The June employment data was a disappointment with nonfarm payrolls falling by 467,000 when a decline of 365,000 was anticipated. The unemployment rate rose a tenth to 9.5 percent, which was a tenth below estimates, but this did little to assuage worries about the jobs market. The bulls have been able to keep a majority of their gains since March's lows on the view we are seeing green shoots in the economy, but this data took a toll. The fact is that traders are starting to want to see actual improvement in the economy, not just less bad news. In related news, weekly jobless claims fell by 16,000 to a level of 614,000.

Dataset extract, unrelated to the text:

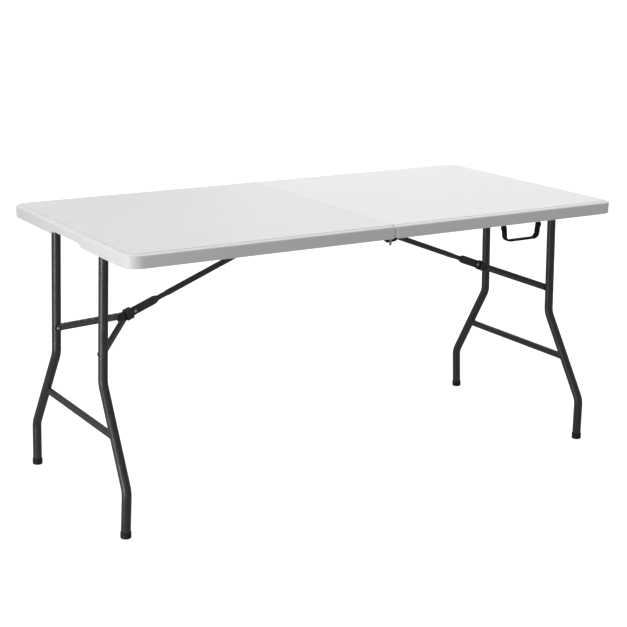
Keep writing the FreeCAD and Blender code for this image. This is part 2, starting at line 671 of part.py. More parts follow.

The disappointing jobs data did push commodity prices lower with crude falling $2.89 a barrel, or 4.17 percent, to close the session at $66.42. This also put downward pressure on oil producers with Chevron (CVX) down 3.16 percent to $64.42 and ExxonMobil (XOM) off 2.93 percent to $68.49. Overall, the NYSE Oil Index ($XOI) lost 3.47 percent to 890.43. This index has a 52-week range between 744.56 and 1,535.39, showing just how volatile the sector has been.
For the week, the Dow gave up 1.88 percent with the SPX down 2.44 percent and the Naz off 2.27 percent. The losses for the SPX this week pushed the index into negative territory for the week, joining the Dow. In fact, the SPX also closed below support at the 900 level. Another reason for concern is that the CBOE Market Volatility Index ($VIX) is not showing much fear. The VIX rose just 6 percent Thursday despite a large loss for the SPX. This index sits below 28 although it hit a high near 90 last October. When traders aren't showing fear, it can set up further declines. Normally, stocks will climb a wall of worry, but fear is not rising much despite declines the past three weeks.